The Gitlin piece is clearly the most readable and lucid synthesis of ‘“power-structure research” and theory I have read on the subject of media. While this kind of analysis is not everyday reading for most people, theory is essential. So, step one for us is to try and reach each other with our ideas.
Perhaps the only American that publishes this kind of material in book form that is commercially distributed is Herbert Schiller (Mass Communications and the American Empire and The Mind Managers, see CVR #3). Any other discussion of this sort occurs in self-published booklets like those reviewed above, in limited circulation publications. And of course, there are the master’s and PhD. theses, which almost nobody ever sees. _ We need more and better research into the functioning of the media and case studies that get at the root causes of its control of our minds. Pity that the only way to reach people with this information is through the media under analysis in the first place!
Adhocit!
Adhocism: The Case for Improvisation by Charles Jencks and Nathan Silver (New York: Doubleday Anchor #AO-86. 1973, 216 pp. $4.95)

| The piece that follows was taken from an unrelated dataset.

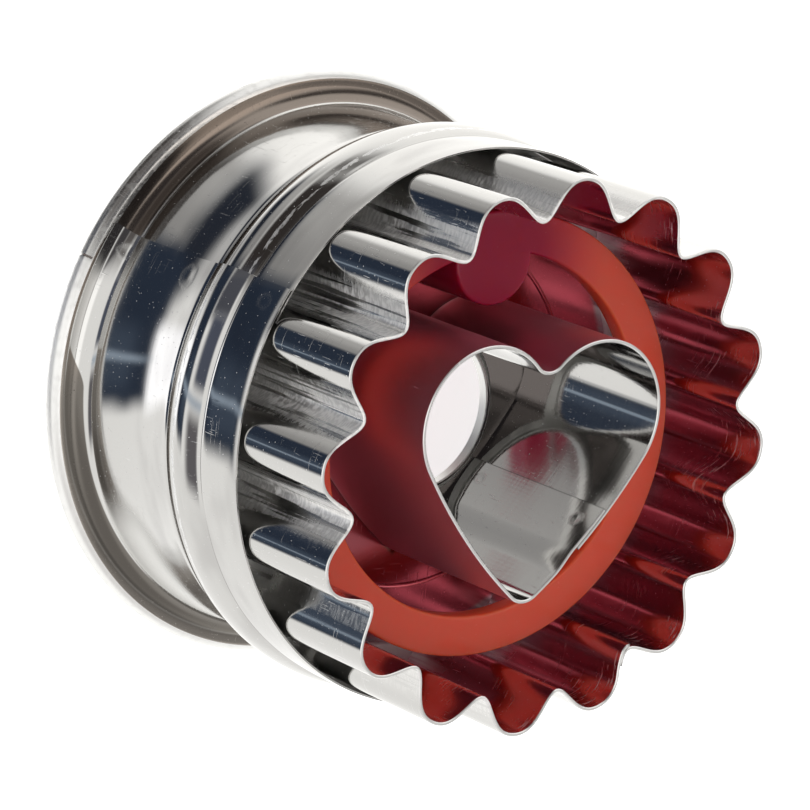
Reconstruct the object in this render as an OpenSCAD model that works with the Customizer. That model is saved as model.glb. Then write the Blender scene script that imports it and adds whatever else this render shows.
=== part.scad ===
// Small two-in-one cookie cutter: a fluted round cutting ring with a heart cutter inside it,
// a rolled sheet band as its handle, and a spring-returned ejector that pushes the dough out.
// It stands on the rim of its handle with the cutting edges up. The axis is Z.
// The heart's notch points along +Y. All sizes are in millimetres.

/* [Cutting ring] */
// Outer radius over the crests of the flutes
ring_r = 25; // [24:0.5:32]
// Number of flutes round the ring
flute_count = 16; // [12:1:20]
// Depth of a flute from crest to valley
flute_depth = 3.3; // [2:0.1:3.6]
// How much wider a crest is than a valley, as a share of the flute depth
flute_fullness = 0.08; // [0:0.01:0.12]
// Turn of the flutes against the heart, degrees
flute_turn = -1; // [-11:1:11]
// Thickness of the strip that both cutting walls are bent from
wall_t = 0.35; // [0.25:0.05:0.5]
// Height of both cutting walls above the bridge plate
wall_h = 18.6; // [17:0.2:24]

/* [Heart] */
// Outer radius of each lobe
lobe_r = 7.1; // [6:0.1:7.4]
// Distance of each lobe's centre from the heart's middle line
lobe_x = 6.2; // [5.8:0.1:6.6]
// Height of the lobe centres over the ring's middle
lobe_y = 3.5; // [2.6:0.1:4.2]
// Distance of the tip below the ring's middle
tip_y = 12.8; // [11.5:0.1:13.6]
// Radius of the rounded tip
tip_r = 2.2; // [1:0.1:2.4]
// Radius that each flank is bowed to between lobe and tip
flank_r = 52; // [40:1:90]
// Radius of the rounded notch between the lobes
notch_r = 1.6; // [1.2:0.1:3]
// Sideways place of the heart in the ring
heart_x = -1.3; // [-1.5:0.05:1.5]

/* [Handle band] */
// Thickness of the band's sheet
band_t = 0.4; // [0.3:0.05:0.6]
// Height of the band from the surface that it stands on
band_h = 26.6; // [26:0.1:30]
// Outward reach of the rolled rim beyond the band's narrow foot
rim_reach = 3.1; // [2.6:0.1:4]
// Radius of the rim's half-round outer edge, at the middle of the sheet
rim_edge_r = 0.8; // [0.6:0.1:1]
// Width of the flat hem that turns in under the rim
rim_hem = 1.1; // [0.8:0.1:1.3]
// Radius of the hollow between the rim and the waist
groove_r = 2; // [1:0.1:2]
// How far the waist's foot lies inside the front of the band
waist_in = 0.85; // [0.4:0.05:1.2]
// How far the bead's foot lies inside the front of the band
bead_foot_in = 0.17; // [0.1:0.01:0.3]
// How deep the waist curves in
waist_sag = 0.45; // [0:0.05:0.8]
// Height where the waist ends and the raised bead begins
bead_z = 16; // [15:0.1:16.5]
// Height of the bead
bead_h = 5.4; // [5:0.1:6.4]
// How far the bead stands out
bead_out = 0.65; // [0.5:0.05:0.9]

/* [Bridge plate] */
// Height of the plate's underside over the foot of the bead that holds it
plate_rise = 3; // [2.6:0.1:3.4]
// Thickness of the plate
plate_t = 0.4; // [0.3:0.05:0.8]
// Height of the plate's turned-down edge
skirt_h = 2; // [1:0.1:2.2]
// Height of the drawn collar round the hole in the middle of the plate
collar_h = 0.7; // [0.4:0.1:1.4]
// Thickness of that collar
collar_t = 0.2; // [0.15:0.05:0.3]

/* [Ejector] */
// Thickness of the ejector's flat ring
pusher_t = 2; // [1.5:0.1:3]
// Height of the ejector's face over the bridge plate at rest
pusher_rise = 9.6; // [8:0.1:11]
// Radius of the round boss
boss_r = 4; // [3.4:0.1:4.4]
// Distance of the boss in from the ring's outer edge
boss_inset = 0.45; // [0.2:0.05:1.5]
// Turn of the boss from the heart's notch, degrees
boss_turn = 3.7; // [-8:0.1:8]
// Lean of the ejector's ring on its single boss, degrees
pusher_lean = 3.3; // [0:0.1:3.6]
// Direction of the side that leans back, degrees
lean_turn = 156; // [90:1:270]
// Radius of the stem that runs through the bridge plate
stem_r = 2.5; // [2:0.1:3]
// How far the ejector slides out when its button is pushed
travel = 9.5; // [8.5:0.1:10]

/* [Push button] */
// Thickness of the button
button_t = 3; // [2.4:0.1:3.4]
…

If a single word could describe the guiding spirit with which we are building our new, people-oriented media projects, Adhocism has got to be it. Coined by architectural critic Charles Jencks in 1968 to describe “a principle of action having speed or economy and purpose or utility,” Jencks and co-author Silver have now issued this delightful and provocative book that propounds, illustrates and evangelizes the theory & practice of improvisation, or Adhocism.
The book is profusely illustrated, with pictures and word-gems, vaguely reminiscent of the McLuhan/Fiore concept pieces of a few years ago. Only Adhocism is ardently partisan in advocating human scale vs. techno-overkill. It is critical of the status quo, and hopeful of the human spirit. The book, while learned and extremely informational, is neither academic nor pop-cutesy.

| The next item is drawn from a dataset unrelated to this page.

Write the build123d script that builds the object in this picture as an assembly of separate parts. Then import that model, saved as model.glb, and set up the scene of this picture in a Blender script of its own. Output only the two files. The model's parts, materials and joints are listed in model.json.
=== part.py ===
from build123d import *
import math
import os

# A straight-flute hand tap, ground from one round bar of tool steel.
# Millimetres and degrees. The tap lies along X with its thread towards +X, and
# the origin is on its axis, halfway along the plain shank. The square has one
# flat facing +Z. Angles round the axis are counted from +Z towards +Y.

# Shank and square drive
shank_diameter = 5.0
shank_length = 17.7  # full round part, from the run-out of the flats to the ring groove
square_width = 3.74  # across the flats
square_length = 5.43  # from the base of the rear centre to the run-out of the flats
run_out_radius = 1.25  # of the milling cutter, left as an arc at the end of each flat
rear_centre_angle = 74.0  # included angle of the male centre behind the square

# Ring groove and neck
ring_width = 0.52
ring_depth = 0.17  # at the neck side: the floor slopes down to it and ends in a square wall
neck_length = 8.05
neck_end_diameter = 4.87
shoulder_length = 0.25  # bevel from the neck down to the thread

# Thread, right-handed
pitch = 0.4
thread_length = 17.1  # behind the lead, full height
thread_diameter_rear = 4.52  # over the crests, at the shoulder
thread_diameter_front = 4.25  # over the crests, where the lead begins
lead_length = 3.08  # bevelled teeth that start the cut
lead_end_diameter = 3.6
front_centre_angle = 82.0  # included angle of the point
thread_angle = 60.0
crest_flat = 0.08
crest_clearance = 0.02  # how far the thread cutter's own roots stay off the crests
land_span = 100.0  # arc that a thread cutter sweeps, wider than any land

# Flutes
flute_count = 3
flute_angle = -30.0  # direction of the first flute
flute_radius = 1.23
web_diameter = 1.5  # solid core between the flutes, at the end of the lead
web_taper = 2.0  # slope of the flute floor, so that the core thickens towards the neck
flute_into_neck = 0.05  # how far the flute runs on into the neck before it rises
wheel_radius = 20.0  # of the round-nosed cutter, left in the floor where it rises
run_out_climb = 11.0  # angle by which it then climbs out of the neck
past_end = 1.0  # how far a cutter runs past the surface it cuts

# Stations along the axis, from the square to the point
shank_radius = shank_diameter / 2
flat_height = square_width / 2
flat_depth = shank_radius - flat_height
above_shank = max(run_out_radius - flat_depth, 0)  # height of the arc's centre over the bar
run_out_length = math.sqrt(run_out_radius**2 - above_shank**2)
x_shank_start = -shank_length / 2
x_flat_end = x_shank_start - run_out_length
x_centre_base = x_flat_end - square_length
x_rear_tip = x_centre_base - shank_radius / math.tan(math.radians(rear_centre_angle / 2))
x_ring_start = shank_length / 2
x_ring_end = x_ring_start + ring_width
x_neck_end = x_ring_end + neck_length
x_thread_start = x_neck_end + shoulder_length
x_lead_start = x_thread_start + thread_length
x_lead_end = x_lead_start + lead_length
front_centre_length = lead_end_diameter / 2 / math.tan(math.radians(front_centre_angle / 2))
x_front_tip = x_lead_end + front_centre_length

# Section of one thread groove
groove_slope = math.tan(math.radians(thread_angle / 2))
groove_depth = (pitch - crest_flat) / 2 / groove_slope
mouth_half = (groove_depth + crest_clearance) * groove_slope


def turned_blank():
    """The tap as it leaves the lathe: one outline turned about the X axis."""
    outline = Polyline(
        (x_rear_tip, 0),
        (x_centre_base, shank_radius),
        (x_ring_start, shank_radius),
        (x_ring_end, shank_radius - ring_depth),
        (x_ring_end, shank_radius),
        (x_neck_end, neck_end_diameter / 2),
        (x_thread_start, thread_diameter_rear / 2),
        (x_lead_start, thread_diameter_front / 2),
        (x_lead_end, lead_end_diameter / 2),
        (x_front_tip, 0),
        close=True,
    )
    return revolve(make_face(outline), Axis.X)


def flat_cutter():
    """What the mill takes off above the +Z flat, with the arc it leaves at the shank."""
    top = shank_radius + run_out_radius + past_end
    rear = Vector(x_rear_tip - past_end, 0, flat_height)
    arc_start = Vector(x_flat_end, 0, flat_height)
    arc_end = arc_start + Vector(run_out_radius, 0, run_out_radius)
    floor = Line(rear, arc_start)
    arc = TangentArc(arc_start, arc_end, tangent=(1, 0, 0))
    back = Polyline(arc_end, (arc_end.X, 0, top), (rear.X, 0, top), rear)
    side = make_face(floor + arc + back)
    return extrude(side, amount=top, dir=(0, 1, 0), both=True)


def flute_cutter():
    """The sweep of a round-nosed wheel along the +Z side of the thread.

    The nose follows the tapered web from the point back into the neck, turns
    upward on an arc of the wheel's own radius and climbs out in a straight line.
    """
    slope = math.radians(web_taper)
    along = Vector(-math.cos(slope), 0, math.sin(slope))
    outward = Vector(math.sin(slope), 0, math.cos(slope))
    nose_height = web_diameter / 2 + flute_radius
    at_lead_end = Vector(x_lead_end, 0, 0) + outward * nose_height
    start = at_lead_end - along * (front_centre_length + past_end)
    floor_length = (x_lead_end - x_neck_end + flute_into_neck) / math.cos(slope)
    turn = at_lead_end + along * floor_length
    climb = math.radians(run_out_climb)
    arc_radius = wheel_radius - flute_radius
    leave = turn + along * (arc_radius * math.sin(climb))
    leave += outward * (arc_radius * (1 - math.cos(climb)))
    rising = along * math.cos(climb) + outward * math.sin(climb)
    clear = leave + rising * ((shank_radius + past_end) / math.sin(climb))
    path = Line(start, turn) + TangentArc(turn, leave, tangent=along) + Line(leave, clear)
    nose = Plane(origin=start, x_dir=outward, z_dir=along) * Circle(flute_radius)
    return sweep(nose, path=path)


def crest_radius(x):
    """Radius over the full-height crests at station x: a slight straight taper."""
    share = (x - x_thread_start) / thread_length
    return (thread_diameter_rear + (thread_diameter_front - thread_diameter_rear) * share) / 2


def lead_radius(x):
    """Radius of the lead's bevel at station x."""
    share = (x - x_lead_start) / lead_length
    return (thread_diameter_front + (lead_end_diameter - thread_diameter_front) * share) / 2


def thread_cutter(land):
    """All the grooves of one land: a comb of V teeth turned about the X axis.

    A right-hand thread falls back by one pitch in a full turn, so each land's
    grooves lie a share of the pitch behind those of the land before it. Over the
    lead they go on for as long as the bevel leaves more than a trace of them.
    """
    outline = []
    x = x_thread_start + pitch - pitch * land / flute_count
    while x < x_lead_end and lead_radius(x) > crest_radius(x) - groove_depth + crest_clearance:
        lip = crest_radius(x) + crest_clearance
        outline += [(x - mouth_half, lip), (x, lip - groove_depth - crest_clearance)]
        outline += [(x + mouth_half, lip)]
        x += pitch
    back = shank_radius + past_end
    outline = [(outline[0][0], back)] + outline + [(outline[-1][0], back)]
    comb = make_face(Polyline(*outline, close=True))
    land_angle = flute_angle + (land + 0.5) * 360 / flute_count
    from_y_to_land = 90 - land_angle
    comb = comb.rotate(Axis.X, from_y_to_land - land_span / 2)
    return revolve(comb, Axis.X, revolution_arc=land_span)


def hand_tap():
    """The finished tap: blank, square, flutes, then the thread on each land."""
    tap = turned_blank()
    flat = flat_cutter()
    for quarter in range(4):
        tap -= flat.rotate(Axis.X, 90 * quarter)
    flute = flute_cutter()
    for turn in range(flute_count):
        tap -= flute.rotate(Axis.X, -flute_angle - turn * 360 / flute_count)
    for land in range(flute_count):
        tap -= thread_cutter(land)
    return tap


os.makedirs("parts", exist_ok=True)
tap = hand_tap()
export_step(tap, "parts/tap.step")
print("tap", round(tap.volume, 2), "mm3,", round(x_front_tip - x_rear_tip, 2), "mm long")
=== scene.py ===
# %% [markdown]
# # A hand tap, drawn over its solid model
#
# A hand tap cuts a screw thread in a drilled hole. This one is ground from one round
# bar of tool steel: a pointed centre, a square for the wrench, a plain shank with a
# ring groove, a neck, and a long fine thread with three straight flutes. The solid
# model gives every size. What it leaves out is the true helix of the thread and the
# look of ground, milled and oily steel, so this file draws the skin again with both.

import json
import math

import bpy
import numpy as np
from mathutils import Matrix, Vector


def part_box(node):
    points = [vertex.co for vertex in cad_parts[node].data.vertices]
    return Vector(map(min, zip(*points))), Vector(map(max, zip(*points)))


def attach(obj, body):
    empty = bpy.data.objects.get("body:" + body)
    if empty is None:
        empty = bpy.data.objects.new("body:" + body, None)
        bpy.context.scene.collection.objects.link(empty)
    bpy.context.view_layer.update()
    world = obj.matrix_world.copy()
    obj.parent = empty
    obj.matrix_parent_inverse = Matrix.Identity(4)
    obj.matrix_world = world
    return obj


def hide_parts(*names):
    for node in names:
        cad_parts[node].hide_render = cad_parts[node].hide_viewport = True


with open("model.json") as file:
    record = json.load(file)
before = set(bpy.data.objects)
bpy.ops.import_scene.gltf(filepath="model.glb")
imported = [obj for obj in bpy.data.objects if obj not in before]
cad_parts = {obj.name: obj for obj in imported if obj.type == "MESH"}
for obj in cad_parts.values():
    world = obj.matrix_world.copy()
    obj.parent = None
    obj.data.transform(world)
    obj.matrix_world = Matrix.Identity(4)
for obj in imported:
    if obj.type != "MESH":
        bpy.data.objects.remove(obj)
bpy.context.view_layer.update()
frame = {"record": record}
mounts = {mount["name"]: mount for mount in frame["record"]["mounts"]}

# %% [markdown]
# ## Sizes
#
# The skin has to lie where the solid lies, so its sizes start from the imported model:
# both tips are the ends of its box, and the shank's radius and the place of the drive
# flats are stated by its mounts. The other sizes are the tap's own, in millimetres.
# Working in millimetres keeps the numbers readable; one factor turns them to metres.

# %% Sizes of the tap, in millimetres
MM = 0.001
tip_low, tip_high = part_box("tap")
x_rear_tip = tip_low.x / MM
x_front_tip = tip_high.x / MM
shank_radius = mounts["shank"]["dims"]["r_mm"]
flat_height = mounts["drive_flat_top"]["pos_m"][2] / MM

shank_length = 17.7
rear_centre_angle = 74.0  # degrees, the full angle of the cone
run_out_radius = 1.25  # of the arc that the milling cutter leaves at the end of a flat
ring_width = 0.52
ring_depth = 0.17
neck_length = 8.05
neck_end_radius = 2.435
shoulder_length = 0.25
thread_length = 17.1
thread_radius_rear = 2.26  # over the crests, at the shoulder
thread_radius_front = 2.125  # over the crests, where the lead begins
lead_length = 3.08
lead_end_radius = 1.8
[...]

The idea of adhocism itself was to me both peculiarly original, and imminently familiar, being as it is the core of a lifestyle and an organizing principle we have used in creating the Video Center. But never had I seen it pointed out as a ‘‘theory’”’ before. The shock of recognition for you won’t come from my synopsis. Better I should give you an excerpt or two and let you explore adhocism for yourself. I certainly don’t agree with all of the book, particularly the section on political subjects. But it’s worth your time, I think.

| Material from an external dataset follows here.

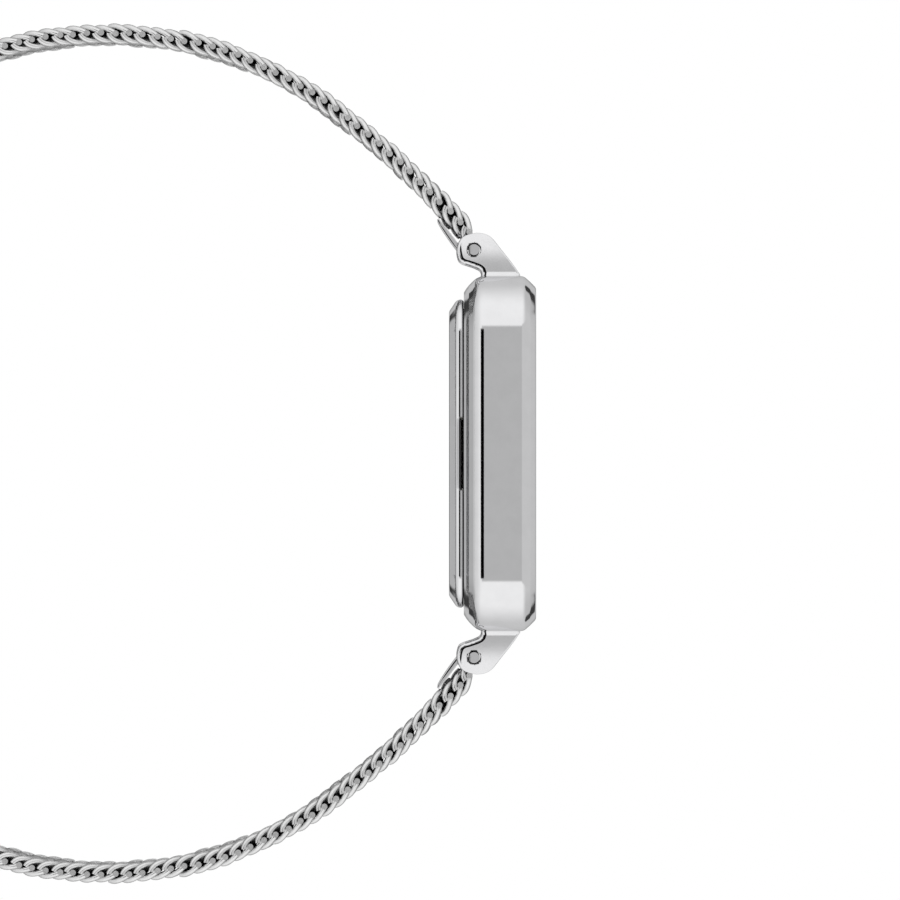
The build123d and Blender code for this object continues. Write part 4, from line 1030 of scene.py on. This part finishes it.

“Basically it (adhocism) involves using an available system or dealing with an existing situation in a new way to solve a problem quickly and efficiently. It is a method of creation relying particularly on resources which are already at hand.” (p. 9)
“Today we are immersed in forces and ideas that hinder the fulfillment of human purposes; large corporations standardize and limit our choice; philosophies of behaviorism condition people to deny their potential freedom; ‘‘modern architecture’ becomes the convention for ‘‘good taste’’
“The electronic techniques of communication now allow decentralized design and consumption based on individual desire... With an electrified consumer democracy, the time spent and the cost of consumption would plummet, and the impersonal subsystems of large corporation would be repersonalized by combining them ad hoc towards specific ends.” (p. 55)
“But a new mode of direct action is emerging, the rebirth of a democratic mode and style, where everyone can create his personal environment out of impersonal subsystems, whether they are new or old, modern or antique. By realizing hjs immediate needs, by combining ad hoc parts, the individual creates, sustains and transcends himself.